Is it fair to have a trans athlete competing in female sport?
Is doping a bigger problem than ever?
Peter Singer is an Australian philosopher and Professor of Bioethics at Princeton University. He specialises in applied ethics. In this conversation with Anthony they talk about fairness, trans athletes, doping and much more.
Athletes who go through male puberty retain physiological advantages (bone density, muscle mass, cardiovascular capacity) even after hormone therapy, meaning testosterone-level thresholds alone are an incomplete framework for transgender athlete eligibility.
Source: Peter Singer, Professor of Bioethics, Princeton University
Effective deterrence of doping in cycling requires lifetime bans on first offence combined with public biological passport data — Singer's argument that current enforcement does not change the cost-benefit calculation enough to deter cheating.

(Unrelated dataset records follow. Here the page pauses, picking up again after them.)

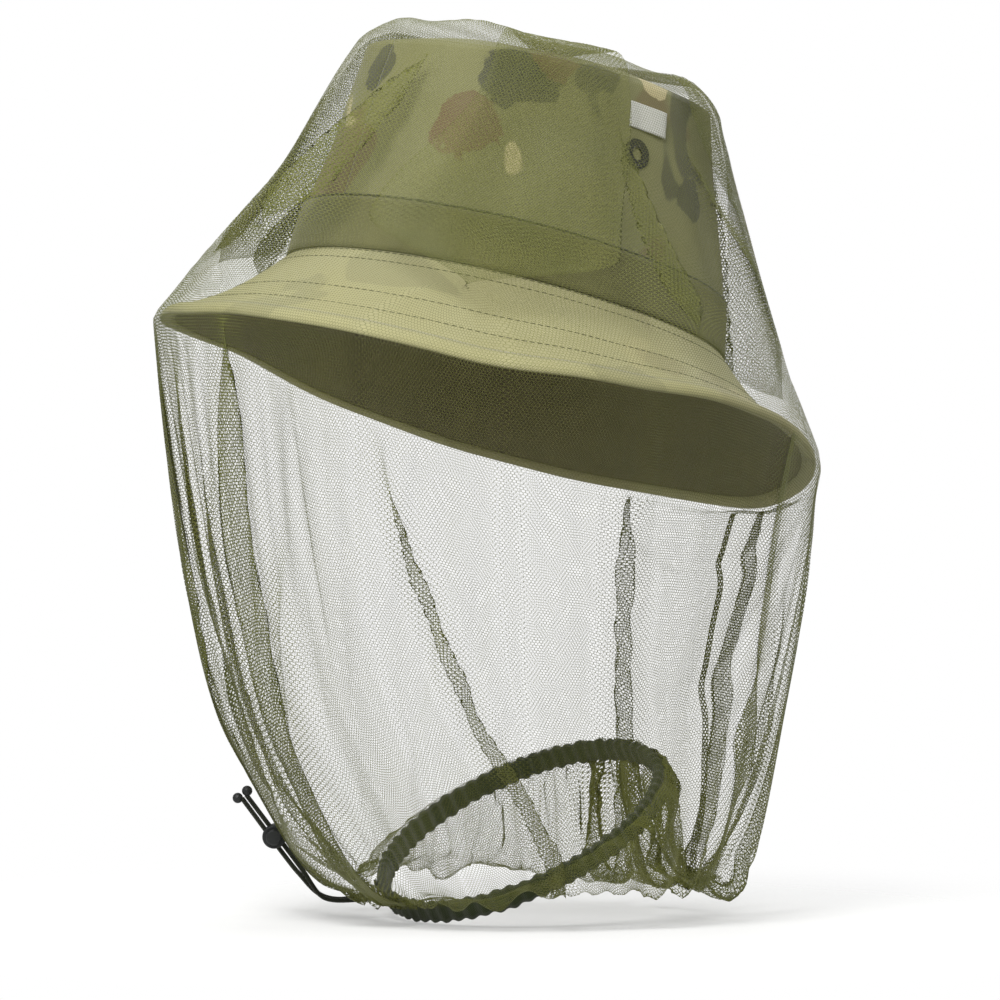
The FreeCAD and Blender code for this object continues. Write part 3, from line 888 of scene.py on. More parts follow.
def make_brim():
    """The brim's three plies, the tape folded over its edge, and its rows of stitches."""
    for name, below, material, slot in (
            ("brim_upper_ply", 0.0, "brim", "hat_cloth"),
            ("brim_interlining", 1.3 * MM, "interlining", "interlining"),
            ("brim_lower_ply", 2.6 * MM, "lining", "brim_lining")):
        grid = worn(brim_grid(0.012, 0.985, below))
        piece(shell(name + "_cloth", grid, CLOTH, flip=True), material, "hat", slot, name)

    angle = np.linspace(0, TWO_PI, 360, endpoint=False)
    top_reach, rows = 0.90, []
    for share, below in ((top_reach, -0.5 * MM), (0.95, -0.6 * MM), (0.99, -0.4 * MM), (1.02, 0.4 * MM),
                         (1.03, 1.7 * MM), (1.02, 3.0 * MM), (0.99, 3.9 * MM), (0.95, 4.1 * MM),
                         (top_reach, 4.0 * MM)):
        rows.append(brim_point(angle, np.full_like(angle, share), below))
    fold = worn(np.stack(rows))
    piece(shell("brim_edge_binding_cloth", fold, 0.5 * MM, flip=True), "brim", "hat", "hat_tape",
          "brim_edge_binding")

    for i, share in enumerate(BRIM_ROWS):
        path = brim_point(angle, np.full_like(angle, share), -0.05 * MM)
        inner = brim_point(angle, np.full_like(angle, share - 0.02), 0.0)
        outer = brim_point(angle, np.full_like(angle, share + 0.02), 0.0)
        around = np.roll(path, -1, axis=0) - np.roll(path, 1, axis=0)
        normal = np.cross(outer - inner, around)
        normal /= np.linalg.norm(normal, axis=1, keepdims=True)
        row = stitch_row(f"stitch_brim_{i + 1}", worn(path), worn(normal), 3.2 * MM, 2.5 * MM, 0.2 * MM)
        piece(row, "hat_thread", "hat", "hat_tape")


# ---------------------------------------------------------------- net

# Pleats laid into the net over the crown, in degrees round the hat (0 = wearer's left, 90 = back).
# Each: angle of its first and second fold at the crown's top edge, the same at the crown's foot,
# the middle of its cloth where it has opened out at the brim's edge, and which fold lies outside.
PLEATS = (
    (-131, -176, -112, -169, -140, 2),
    (-4, -49, -11, -68, -46, 1),
    (66, 20, 92, 52, 56, 1),
    (160, 114, 128, 88, 124, 2),
)
PLEAT_OPEN = 25.0            # degrees of the brim's edge that the folded-back part of a pleat takes
PLEAT_STEP = 1.3 * MM        # distance between the three layers of a pleat
PLEAT_UNFOLD = 24.0          # columns over which a pleat's folds have opened out on the brim
NET_REACH = 1.07             # the net turns over this far out, as a share of the brim's width
NET_ROUND = 0.96             # girth of the net tube
NET_LENGTH = 0.286           # length of the net tube below the brim's edge
HEM_PLEATS = 33
NAPE_TURN = math.radians(-20)   # the gathers run furthest up the net beside the nape, here
NAPE_GATHER = 0.9            # and are this much denser there


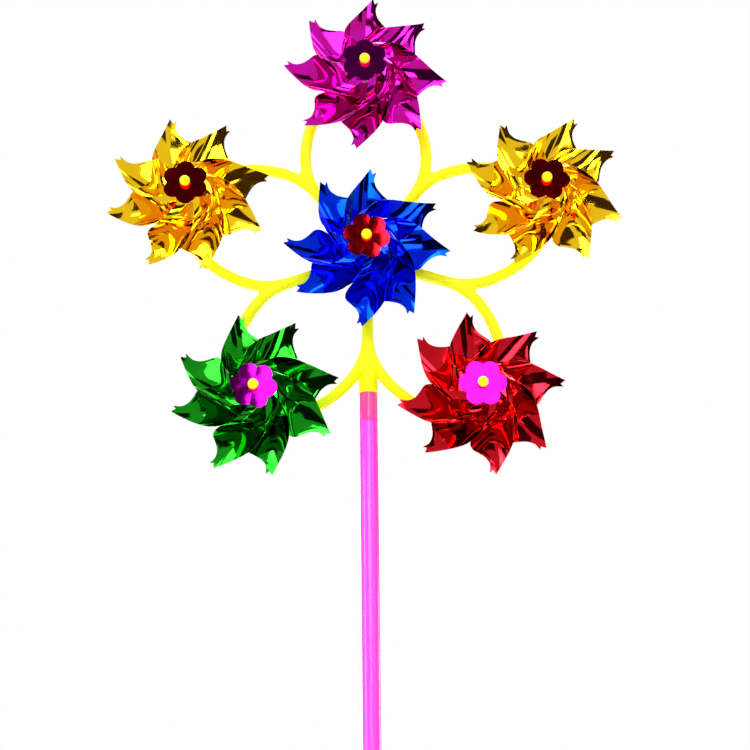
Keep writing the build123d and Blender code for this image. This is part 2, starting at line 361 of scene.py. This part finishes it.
# ------------------------------------------------------------------ flower washers
FLOWER_LOBES = 6
FLOWER_RADIUS = 12.2
LOBE_RADIUS = 4.9
FLOWER_HOLE_RADIUS = 2.05
FLOWER_RINGS = 12
FLOWER_SPOKES = 120
FLOWER_THICKNESS = 0.25
FLOWER_DOME = 0.2  # how far the middle stands in front of the rim
FLOWER_FOLD = 0.05  # how deep the crease between two lobes is
FLOWER_FOLD_SPAN = (3.0, 10.0)  # the crease deepens between these radii
FLOWER_STANDOFF = 0.3  # from the rear of the CAD washer to the rim
FLOWER_LEANS = {  # how each flower leans on its pin, across and up, in degrees
    "top": (0.5, -1.5),
    "upper_left": (-0.5, -3.0),
    "upper_right": (0.5, -3.0),
    "lower_left": (-0.8, 0.5),
    "lower_right": (-2.0, 1.0),
    "centre": (1.6, 4.5),
}


def lobe_reach(angle):
    """How far the flower's outline is from its middle in this direction, in radians."""
    pitch = 2 * math.pi / FLOWER_LOBES
    off = (angle + pitch / 2) % pitch - pitch / 2
    along = FLOWER_RADIUS - LOBE_RADIUS
    return along * math.cos(off) + math.sqrt(LOBE_RADIUS**2 - (along * math.sin(off)) ** 2)


def flower_washer(wheel):
    """The six-lobed foil flower, pressed into a shallow dome with a crease between its lobes."""
    level = (FRAME_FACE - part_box(f"{wheel}_flower_washer")[1].y) / MM
    lean_x, lean_y = (math.tan(math.radians(a)) for a in FLOWER_LEANS[wheel])
    start = math.radians(FLOWER_PHASES[wheel])
    vertices, faces = [], []
    for ring in range(FLOWER_RINGS + 1):
        share = ring / FLOWER_RINGS
        for spoke in range(FLOWER_SPOKES):
            angle = 2 * math.pi * spoke / FLOWER_SPOKES
            reach = lobe_reach(angle)
            radius = FLOWER_HOLE_RADIUS + (reach - FLOWER_HOLE_RADIUS) * share
            fold = abs(math.cos(FLOWER_LOBES / 2 * angle))
            height = FLOWER_DOME * (1 - (radius / FLOWER_RADIUS) ** 2)
            height += FLOWER_FOLD * fold * ease(*FLOWER_FOLD_SPAN, radius)
            x, y = radius * math.cos(angle + start), radius * math.sin(angle + start)
            height += x * lean_x + y * lean_y
            vertices.append(Vector((x, y, height + FLOWER_STANDOFF)))
    for ring in range(FLOWER_RINGS):
        for spoke in range(FLOWER_SPOKES):
            k = (spoke + 1) % FLOWER_SPOKES
            a, b = ring * FLOWER_SPOKES, (ring + 1) * FLOWER_SPOKES
            faces.append((a + spoke, b + spoke, b + k, a + k))
    place = wheel_place(wheel, level)
    made = mesh_object(f"{wheel}_flower_foil", [place @ (p * MM) for p in vertices], faces)
    thicken(made, FLOWER_THICKNESS * MM)
    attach(made, f"{wheel}_wheel")
    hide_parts(f"{wheel}_flower_washer")
    return made


# ------------------------------------------------------------------ materials
class Shader:
    """A material's node tree with short ways to add nodes and link them."""

    def __init__(self, name):
        self.material = bpy.data.materials.new(name)
        self.material.use_nodes = True
        self.tree = self.material.node_tree
        self.surface = self.tree.nodes["Principled BSDF"]
        self.place = self.add("ShaderNodeTexCoord").outputs["Object"]

    def add(self, kind, **values):
        made = self.tree.nodes.new(kind)
        for key, value in values.items():
            setattr(made, key, value)
        return made

    def link(self, output, target):
        self.tree.links.new(output, target)

    def noise(self, scale, detail=3.0, roughness=0.55, stretch=None):
        made = self.add("ShaderNodeTexNoise")
        made.inputs["Scale"].default_value = scale
        made.inputs["Detail"].default_value = detail
        made.inputs["Roughness"].default_value = roughness
        source = self.place
        if stretch:
            mapping = self.add("ShaderNodeMapping")
            mapping.inputs["Scale"].default_value = stretch
            self.link(self.place, mapping.inputs["Vector"])
            source = mapping.outputs["Vector"]
        self.link(source, made.inputs["Vector"])
        return made.outputs["Fac"]

    def remap(self, value, low, high, to_low, to_high):
        made = self.add("ShaderNodeMapRange")
        for key, number in zip(("From Min", "From Max", "To Min", "To Max"), (low, high, to_low, to_high)):
            made.inputs[key].default_value = number
        self.link(value, made.inputs["Value"])
        return made.outputs["Result"]

    def blend(self, value, colour_a, colour_b):
        made = self.add("ShaderNodeMix", data_type="RGBA")
        made.inputs["A"].default_value = (*colour_a, 1)
        made.inputs["B"].default_value = (*colour_b, 1)
        self.link(value, made.inputs["Factor"])
        return made.outputs["Result"]

    def bump(self, heights, strength):
        """Adds bumps in turn: heights is a list of (value, depth in metres)."""
        normal = None
        for value, depth in heights:
            made = self.add("ShaderNodeBump")
            made.inputs["Strength"].default_value = strength
            made.inputs["Distance"].default_value = depth
            self.link(value, made.inputs["Height"])
            if normal:
                self.link(normal, made.inputs["Normal"])
            normal = made.outputs["Normal"]
        self.link(normal, self.surface.inputs["Normal"])


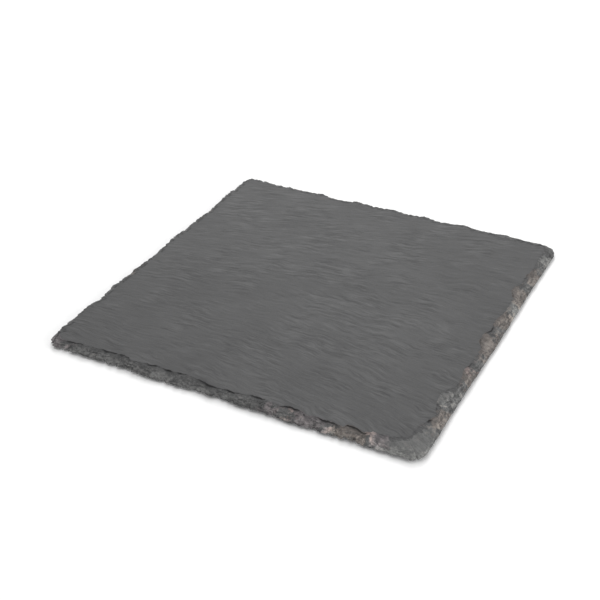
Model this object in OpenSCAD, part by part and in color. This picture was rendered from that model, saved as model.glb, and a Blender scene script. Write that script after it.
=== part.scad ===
// Square riven slate slab with hand-dressed edges, standing on four stick-on
// feet. Millimetres, +Z up. The origin lies on the surface that the feet stand
// on, under the middle of the slab. -Y is the front and +X the right.

/* [Slab] */
// Side of the square, across the widest part of the stone
slab_side = 300; // [200:5:400]
// Thickness of the stone
slab_thickness = 5; // [4:0.5:10]

/* [Dressed edge] */
// How far the dressed edge runs in between the flakes: front, right, back, left
bevel_widths = [7, 7, 4, 2]; // [1:0.5:12]
// Height of the broken rim at the foot of the dressed edge
rim_height = 1.6; // [1:0.1:2.5]
// Height of the step where the flakes broke off below the face
lip_height = 0.7; // [0.3:0.1:0.8]
// How far the sides wander in from a straight line
side_wander = 0.6; // [0:0.1:1.5]

/* [Corners] */
// Front left corner: radius at the bottom and at the face
front_left_radii = [11, 12]; // [6:1:30]
// Front right corner, where one large flake has come off
front_right_radii = [12, 34]; // [6:1:40]
// Back right corner
back_right_radii = [16, 15]; // [6:1:30]
// Back left corner
back_left_radii = [9, 9]; // [6:1:30]

/* [Feet] */
// Diameter of each pad
foot_diameter = 14; // [8:1:24]
// Thickness of each pad
foot_height = 1.8; // [1:0.1:4]
// Bevel around the bottom of each pad
foot_bevel = 0.4; // [0.1:0.1:0.8]
// Distance from the sides of the slab to the middle of each foot
foot_inset = 24; // [20:1:60]
// Thickness of the adhesive film under the stone
adhesive_thickness = 0.2; // [0.1:0.1:0.5]
// How much smaller than the pad the film is, all round
adhesive_margin = 0.3; // [0.1:0.1:1]

/* [Hidden] */

// Flakes broken off along each side: [middle, half width, extra bite in mm].
// The first two are shares of half a side, counted from the middle of the
// side towards +X or +Y.
front_flakes = [
    [-0.62, 0.12, 2.0], [-0.40, 0.14, 2.0], [-0.22, 0.14, 3.0], [0.21, 0.13, 3.7],
    [0.38, 0.09, 3.5], [0.56, 0.11, 2.0], [0.70, 0.06, 4.0], [0.82, 0.08, 2.5]
];
right_flakes = [
    [-0.84, 0.11, 3.0], [-0.62, 0.12, 6.5], [-0.36, 0.08, 1.5], [-0.05, 0.10, 5.2],
    [0.10, 0.12, 2.0], [0.45, 0.09, 5.2], [0.60, 0.10, 2.0], [0.85, 0.10, 1.0]
];
back_flakes = [
    [-0.78, 0.08, 1.7], [-0.58, 0.12, 2.4], [-0.35, 0.12, 3.6], [-0.11, 0.12, 2.0],
    [0.11, 0.11, 2.3], [0.35, 0.14, 3.0], [0.60, 0.13, 3.0], [0.86, 0.13, 4.0]
];
left_flakes = [
    [-0.83, 0.13, 1.2], [-0.60, 0.11, 1.8], [-0.35, 0.11, 1.8], [-0.09, 0.23, 2.0],
    [0.29, 0.09, 1.5], [0.51, 0.18, 2.2], [0.88, 0.12, 1.2]
];
// Sides in the order of the walk round the slab: front, right, back, left
side_flakes = [front_flakes, right_flakes, back_flakes, left_flakes];

half_side = slab_side / 2;
slab_bottom = foot_height + adhesive_thickness;
foot_place = half_side - foot_inset;
steps_per_side = 96;
rim_points = 4 * steps_per_side;
// Waves that each side makes as it wanders, starting and ending at a corner
side_waves = [3, 2, 4, 3];
// Stone beyond both faces, which the cleaving takes away
cleave_margin = 1;

// Levels of the dressed edge: [height above the stone's bottom, share of the
// way from the outline at the bottom to the outline of the face]
edge_levels = [
    [-cleave_margin, 0],
    [0, 0],
    [rim_height, 0.04],
    [rim_height + 0.4 * (slab_thickness - lip_height - rim_height), 0.45],
    [slab_thickness - lip_height, 0.93],
    [slab_thickness, 1],
    [slab_thickness + cleave_margin, 1]
];

// Point on the unit square for step i of the walk round it
function square_point(i) =
    let (side = floor(i / steps_per_side))
    let (t = 2 * (i % steps_per_side) / steps_per_side - 1)
    side == 0 ? [t, -1] : side == 1 ? [1, t] : side == 2 ? [-t, 1] : [-1, -t];

// Corner radii at a point of the unit square, by its quarter
function corner_radii(q) =
    q.y < 0
        ? (q.x < 0 ? front_left_radii : front_right_radii)
        : (q.x < 0 ? back_left_radii : back_right_radii);

// Deepest bite of a side's flakes at t, each a parabola across its width
function flake_bite(flakes, t) =
    max([0, for (f = flakes) f[2] * (1 - pow((t - f[0]) / f[1], 2))]);

// Distance in from the straight side at the bottom of the stone
function bottom_inset(side, t) =
    side_wander * (1 - cos(180 * side_waves[side] * (t + 1))) / 2;

// Distance in from the straight side at the face
function face_inset(side, t) = bevel_widths[side] + flake_bite(side_flakes[side], t);

// Distances in from the sides along X and Y at point q, where `own` is the
// distance for the side that q lies on and the other is its neighbour's
function insets(q, side, own, share) =
    side % 2 == 0
        ? [share * bevel_widths[q.x < 0 ? 3 : 1], own]
        : [own, share * bevel_widths[q.y < 0 ? 0 : 2]];

// The unit square's point q on a rectangle of half sides h, corners rounded to r
function rounded_point(q, h, r) =
    let (v = [max(abs(q.x) * h.x - (h.x - r), 0), max(abs(q.y) * h.y - (h.y - r), 0)])
    let (shrink = v.x > 0 && v.y > 0 ? max(v) / norm(v) : 1)
    [
        sign(q.x) * (min(abs(q.x) * h.x, h.x - r) + v.x * shrink),
        sign(q.y) * (min(abs(q.y) * h.y, h.y - r) + v.y * shrink)
    ];

// Point i of the ring at one level of the dressed edge
function edge_point(i, level) =
    let (q = square_point(i))
    let (side = floor(i / steps_per_side))
    let (t = side % 2 == 0 ? q.x : q.y)
    let (share = level[1])
    let (own = (1 - share) * bottom_inset(side, t) + share * face_inset(side, t))
    let (half_sides = [half_side, half_side] - insets(q, side, own, share))
    let (radii = corner_radii(q))
    let (p = rounded_point(q, half_sides, (1 - share) * radii[0] + share * radii[1]))
    [p.x, p.y, slab_bottom + level[0]];

// Closed stone: rings round the dressed edge, with a fan of faces to the
// middle of each end
module stone_blank() {
    top = len(edge_levels) - 1;
    rings = [for (level = edge_levels) for (i = [0 : rim_points - 1]) edge_point(i, level)];
    bottom_middle = len(rings);
    top_middle = bottom_middle + 1;
    walls = [
        for (k = [0 : top - 1])
            for (i = [0 : rim_points - 1])
                let (j = (i + 1) % rim_points)
                let (a = k * rim_points + i)
                let (b = k * rim_points + j)
                each [[a, a + rim_points, b + rim_points], [a, b + rim_points, b]]
    ];
    ends = [
        for (i = [0 : rim_points - 1])
            let (j = (i + 1) % rim_points)
            each [[i, j, bottom_middle], [top_middle, top * rim_points + j, top * rim_points + i]]
    ];
    middles = [
        [0, 0, slab_bottom - cleave_margin],
        [0, 0, slab_bottom + slab_thickness + cleave_margin]
    ];
    polyhedron(points = concat(rings, middles), faces = concat(walls, ends));
}

// The stone, cleft flat on both faces
module slab() {
    color([0.39, 0.39, 0.40])
    intersection() {
        stone_blank();
        translate([-slab_side, -slab_side, slab_bottom])
        cube([2 * slab_side, 2 * slab_side, slab_thickness]);
    }
}

// Soft pad with a bevelled bottom edge, at one corner
module foot(side_x, side_y) {
    r = foot_diameter / 2;
    color([0.10, 0.10, 0.11])
    translate([side_x * foot_place, side_y * foot_place, 0])
    rotate_extrude($fn = 64)
    polygon([[0, 0], [r - foot_bevel, 0], [r, foot_bevel], [r, foot_height], [0, foot_height]]);
}

module foot_front_left() { foot(-1, -1); }
module foot_front_right() { foot(1, -1); }
module foot_back_left() { foot(-1, 1); }
module foot_back_right() { foot(1, 1); }

// Film of adhesive between a pad and the stone, at one corner
module adhesive(side_x, side_y) {
    color([0.75, 0.74, 0.68])
    translate([side_x * foot_place, side_y * foot_place, foot_height])
    cylinder(h = adhesive_thickness, d = foot_diameter - 2 * adhesive_margin, $fn = 64);
}

module adhesive_front_left() { adhesive(-1, -1); }
module adhesive_front_right() { adhesive(1, -1); }
module adhesive_back_left() { adhesive(-1, 1); }
module adhesive_back_right() { adhesive(1, 1); }

slab();
foot_front_left();
foot_front_right();
foot_back_left();
foot_back_right();
adhesive_front_left();
adhesive_front_right();
adhesive_back_left();
adhesive_back_right();
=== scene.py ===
# %% [markdown]
# # A riven slate slab with hand-dressed edges
# Slate is clay that was pressed into sheets, so it splits along one plane and breaks roughly across
# it. The slab is split to a thickness, its four sides are knocked off with an iron, and four soft
# pads are stuck under its corners. The CAD model holds the sizes and the flat faces. This lesson
# gives the stone its split face, its broken edge and its finish, and lights it.

import bpy
import numpy as np
from mathutils import Matrix, Vector


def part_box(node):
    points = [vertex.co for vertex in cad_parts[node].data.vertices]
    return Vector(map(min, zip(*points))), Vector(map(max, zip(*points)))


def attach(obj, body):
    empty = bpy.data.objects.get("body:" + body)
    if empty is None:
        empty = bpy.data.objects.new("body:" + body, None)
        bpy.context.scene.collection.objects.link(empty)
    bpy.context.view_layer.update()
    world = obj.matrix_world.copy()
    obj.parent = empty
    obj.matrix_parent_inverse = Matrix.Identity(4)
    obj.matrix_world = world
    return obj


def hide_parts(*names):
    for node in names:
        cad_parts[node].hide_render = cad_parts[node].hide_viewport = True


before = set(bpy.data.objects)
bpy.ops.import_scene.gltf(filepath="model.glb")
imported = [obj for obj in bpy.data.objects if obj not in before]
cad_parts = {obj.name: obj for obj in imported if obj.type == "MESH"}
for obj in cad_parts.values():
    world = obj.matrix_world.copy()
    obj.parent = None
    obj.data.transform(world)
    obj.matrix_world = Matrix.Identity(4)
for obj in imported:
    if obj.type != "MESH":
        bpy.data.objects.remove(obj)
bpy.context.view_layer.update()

MM = 0.001

# %% [markdown]
# ## Sizes
# Every size is read from the CAD model or follows from it, so the stone that is made here lies
# exactly where the CAD stone lies. Only the finer sizes, which the CAD model leaves out, are new.

# %% Sizes of the stone
stone_low, stone_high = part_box("slab")
HALF_SIDE = (stone_high.x - stone_low.x) / 2
STONE_BOTTOM = stone_low.z
STONE_THICKNESS = stone_high.z - stone_low.z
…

Source: Peter Singer, on the Roadman Cycling Podcast
The current line between permitted and prohibited performance enhancement in elite sport (altitude tents permitted, EPO banned; unequal team budgets permitted, mechanical doping banned) is philosophically inconsistent and reflects historical custom rather than a coherent ethical framework.
Source: Peter Singer, applied ethics analysis
Sport governance decisions on contentious questions like transgender eligibility and doping enforcement currently lack systematic input from ethicists and philosophers — Singer argues this is why outcomes tend to be reactive rather than principled.